People (mostly women, but I have male friends who do this too) embrace fall in no small part because they “have more clothes to choose from” and “get to” wear different outfits. Psh. What clothes do we really need in summer besides those we were born with, that we only partially cover because of “rules” and “decency?” What’s better, the sight of sweat glistening off of supple, alert, nubile skin, or a cable knit sweater?
Fuck fall. No one ever got laid because it was finally cold enough to wear boots.

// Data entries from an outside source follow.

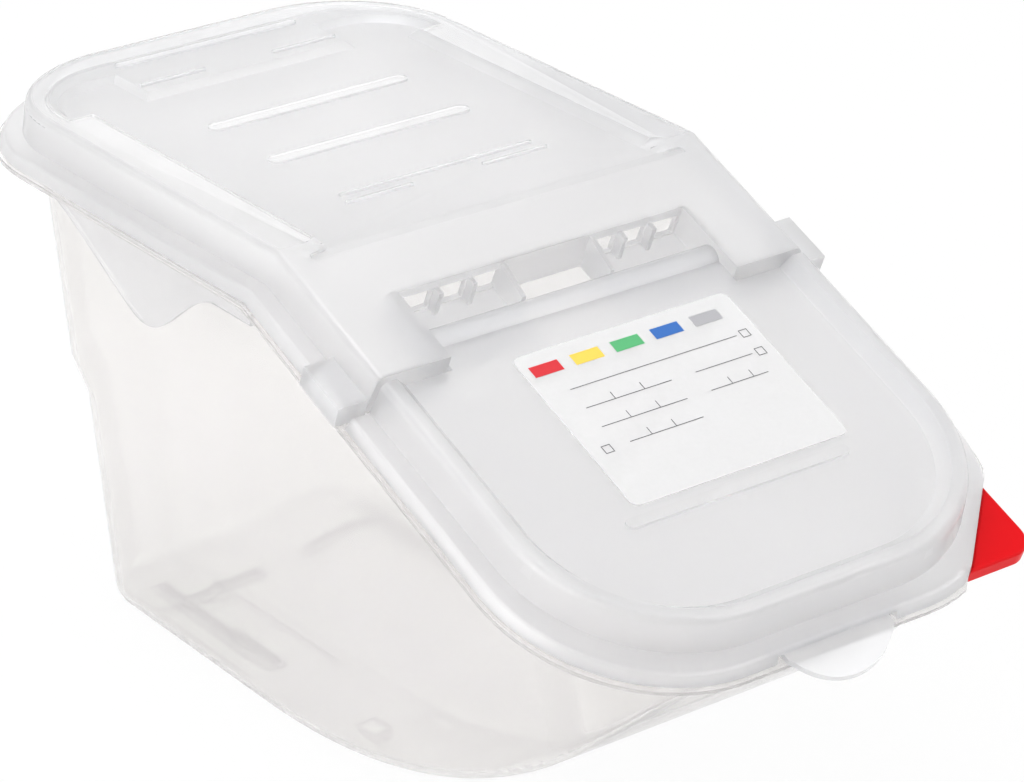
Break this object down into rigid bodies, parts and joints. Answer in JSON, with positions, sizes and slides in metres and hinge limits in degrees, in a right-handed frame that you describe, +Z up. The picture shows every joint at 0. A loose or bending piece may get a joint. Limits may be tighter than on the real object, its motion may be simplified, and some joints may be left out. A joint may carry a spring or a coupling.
{
  "type": "ingredient container",
  "caption": "Translucent food storage bin with a sloping front: fixed rear lid, hinged lift-up front flap, colour clip at the corner",
  "frame": {"origin": "on the ground plane under the feet, in the middle of the part's length and width", "axes": "x across the container, y towards the back (the front with the flap is at -y), z up"},
  "size_m": [0.2014, 0.3983, 0.2024],
  "materials": {
    "frosted_bin": "frosted translucent",
    "frosted_lid": "frosted translucent",
    "frosted_flap": "frosted translucent",
    "red_plastic": "gloss",
    "printed_film": "satin"
  },
  "bodies": {
    "bin": {"bin": "frosted_bin"},
    "lid": {"rear_lid": "frosted_lid"},
    "flap": {"front_flap": "frosted_flap", "label": "printed_film"},
    "clip": {"colour_clip": "red_plastic"}
  },
  "joints": [
    {"name": "lid_lift", "type": "slide", "parent": "bin", "child": "lid", "axis": [0, 0, 1], "range_m": [0, 0.12]},
    {"name": "flap_hinge", "type": "hinge", "parent": "lid", "child": "flap", "pos_m": [0, -0.05208, 0.17646], "axis": [-1, 0, 0], "range_deg": [0, 115]},
    {"name": "clip_slide", "type": "slide", "parent": "bin", "child": "clip", "axis": [0.7071, -0.6528, -0.2717], "range_m": [0, 0.016]}
  ]
}
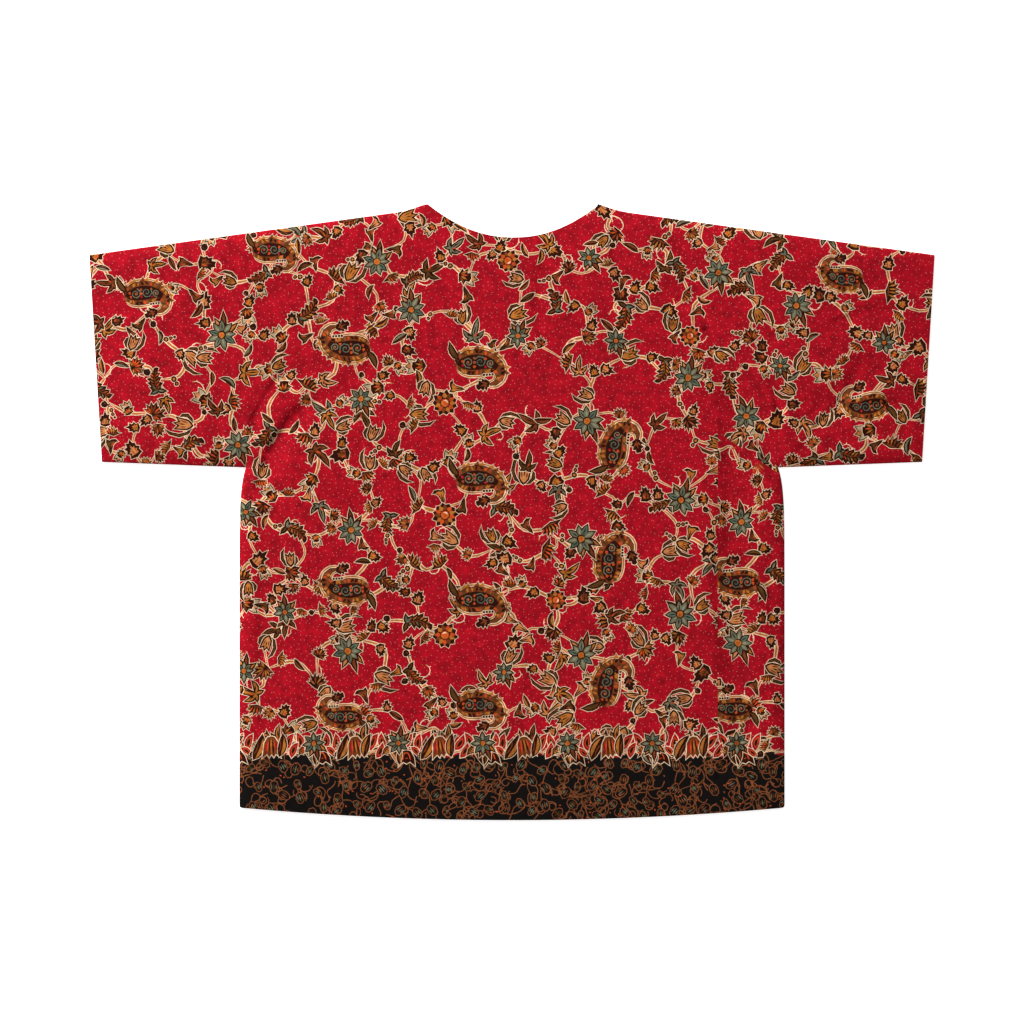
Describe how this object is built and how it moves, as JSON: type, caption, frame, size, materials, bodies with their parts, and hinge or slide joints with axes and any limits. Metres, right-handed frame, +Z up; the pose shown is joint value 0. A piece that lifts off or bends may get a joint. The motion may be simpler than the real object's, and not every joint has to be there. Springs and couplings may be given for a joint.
{
  "type": "batik crop shirt",
  "caption": "Boxy short-sleeved cropped shirt in printed batik cotton, laid flat face down with its back up; shallow scooped neck, straight drop-shoulder sleeves, curved hem.",
  "frame": {"origin": "bottom centre of the bounding box, on the surface that the shirt lies on", "axes": "+X along the sleeves to the sleeve that shows on the right, +Y from the hem to the neck, +Z up out of the back panel"},
  "size_m": [0.8448, 0.616, 0.0066],
  "materials": {
    "batik_cotton": "matt plain-weave cotton, wax-resist dyed crimson with cream, ochre, teal and brown flowers, leaves and paisleys over a near-black border"
  },
  "bodies": {
    "root": {"back": "batik_cotton", "front": "batik_cotton", "sleeve_left": "batik_cotton", "sleeve_right": "batik_cotton"}
  },
  "joints": []
}
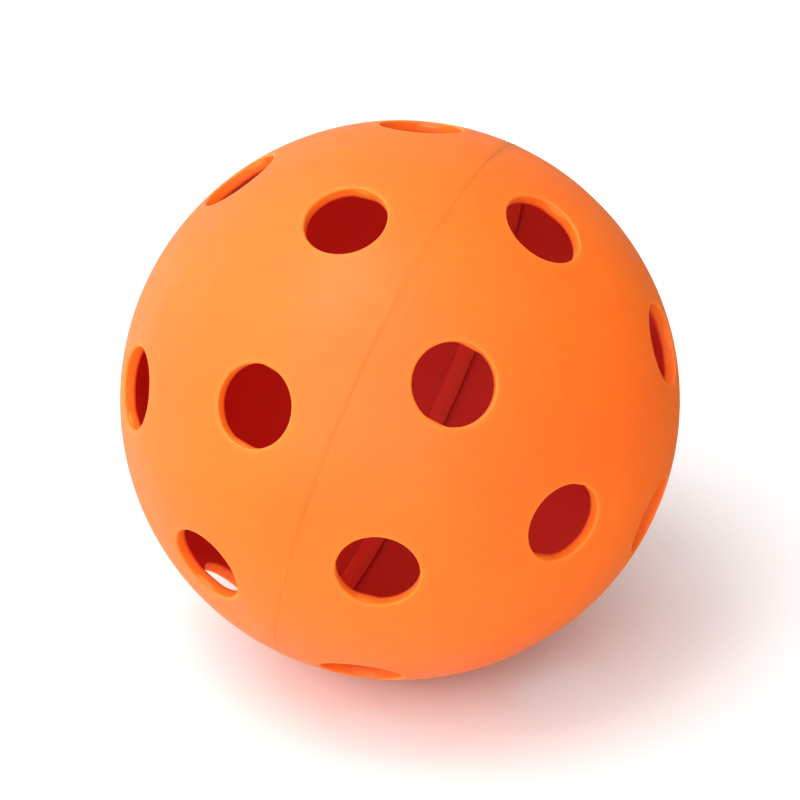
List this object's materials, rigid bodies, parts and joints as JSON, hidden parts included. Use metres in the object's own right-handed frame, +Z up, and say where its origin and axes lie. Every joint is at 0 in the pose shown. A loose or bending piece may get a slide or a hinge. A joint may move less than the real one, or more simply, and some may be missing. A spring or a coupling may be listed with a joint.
{
  "type": "pickleball ball",
  "caption": "Hollow perforated plastic ball moulded in two halves, with a spigot joint welded round its middle.",
  "frame": {"origin": "centre of the ball", "axes": "+Z up with the ball lying on one of its low holes, whose axis is -Z; the pole of the socket half lies 17.8 degrees below +X, in the XZ plane"},
  "size_m": [0.074, 0.074, 0.0735],
  "materials": {
    "ball_plastic": "satin injection-moulded polyethylene, slightly see-through",
    "weld_plastic": "satin melted and set polyethylene"
  },
  "bodies": {
    "root": {"socket_half_shell": "ball_plastic", "spigot_half_shell": "ball_plastic", "weld_bead": "weld_plastic"}
  },
  "joints": []
}
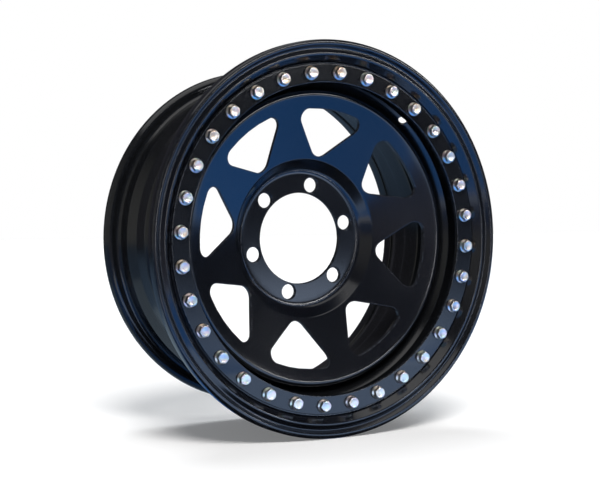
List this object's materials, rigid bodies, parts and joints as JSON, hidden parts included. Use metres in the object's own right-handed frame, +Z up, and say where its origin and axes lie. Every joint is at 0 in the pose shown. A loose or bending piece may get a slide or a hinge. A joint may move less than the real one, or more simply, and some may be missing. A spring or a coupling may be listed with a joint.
{
  "type": "simulated beadlock wheel",
  "caption": "Black steel off-road car wheel with a windowed disc and a bolted ring round its front that imitates a beadlock.",
  "frame": {"origin": "centre of the hub bore, in the rear face of the disc that sits on the hub", "axes": "+Y along the wheel's axis to the rear, towards the car; the front with the bolt ring faces -Y; +Z up, +X to the right seen from the front"},
  "size_m": [0.4889, 0.208, 0.489],
  "materials": {
    "rim_paint": "satin black paint over rolled steel",
    "disc_paint": "smooth black paint with a blue cast over pressed steel",
    "ring_paint": "gloss black paint over formed sheet steel",
    "plate_paint": "satin black paint over flat sheet steel",
    "zinc_bolts": "bright zinc plate with a faint rainbow tint",
    "weld_paint": "black paint over rippled weld bead"
  },
  "bodies": {
    "root": {"rim_barrel": "rim_paint", "centre_disc": "disc_paint", "front_ring": "ring_paint", "ring_plate": "plate_paint", "ring_bolts": "zinc_bolts", "disc_weld": "weld_paint", "ring_weld": "weld_paint"}
  },
  "joints": []
}
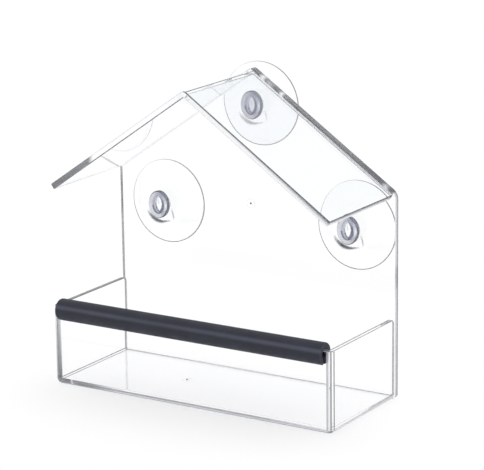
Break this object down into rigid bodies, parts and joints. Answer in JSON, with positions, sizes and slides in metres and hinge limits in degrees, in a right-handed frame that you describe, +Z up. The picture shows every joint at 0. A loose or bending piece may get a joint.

I’m sorry to say, but pumpkin-flavored shit sucks. Have you ever eaten an actual pumpkin? No, because you are not a horse. People don’t eat pumpkins, because pumpkins are fibrous and bland. “Oh, mew mew mew, but what about pumpkin pie,” you ask? Fine, you’ve identified the one fall edible.
But you know what summer has? Ketchup. Can’t have a ketchup pie, you say? Well first of all, pizza, but imagine getting, say, a basket of freshly cooked french fries on the boardwalk or a sunny outdoor bar, and then covering them with light (but adequate) streaks of ketchup. Does that not sound like ketchup pie to you? Guess you’ll have to see for yourself. Oh wait, you can’t, because it’s fucking fall and it’s already too cold in some places for boardwalks and outdoor bars.
Fuck fall. It’s the only season haughty enough to have two names—”autumn.” Autumn is the name of a girl I went to school with who was a total smokeshow, but now she has kids and isn’t hot anymore. That’s what fall does to people, in a nutshell.
People also get excited about fall because it’s “not so hot anymore,” which is ludicrous. Human being literally walked out of Africa, which is way hotter than where you live, let me tell you. Besides, we have air conditioning now. When you come into the air conditioning from a hot, humid day, the cool dry air evaporates your sweat and gives you goosebumps in a way that feels a lot like an orgasm (if you’re not already having one, because it’s summer, when everyone wants to have sex).
But when you walk into a heated room from the cold? You go from cold, dry air to warm, dry air that might not even be all that warm because $5 says your significant other and/or mom keeps the thermostat at like, 67 degrees to save money on the heat bill.
Fuck fall, it can eat my asshole. And not in a sexy foreplay way, either. It can just do it and leave. No, you can’t use my toothbrush, either.
If you want to get really philosophical about it, the idea is that we embrace fall because it’s the harvest season, and because winter is coming when everything dies. That’s not quite right, though. People don’t fear death as much as they fear the act of dying. Death doesn’t hurt, but dying sure can. This is how shitty fall is: it found a way to make winter look good, which is really something.
Fuck fall. Bring back summer.
Head Pro tolerates dissent and can be reached at email@example.com and on Instagram at @betchesheadpro.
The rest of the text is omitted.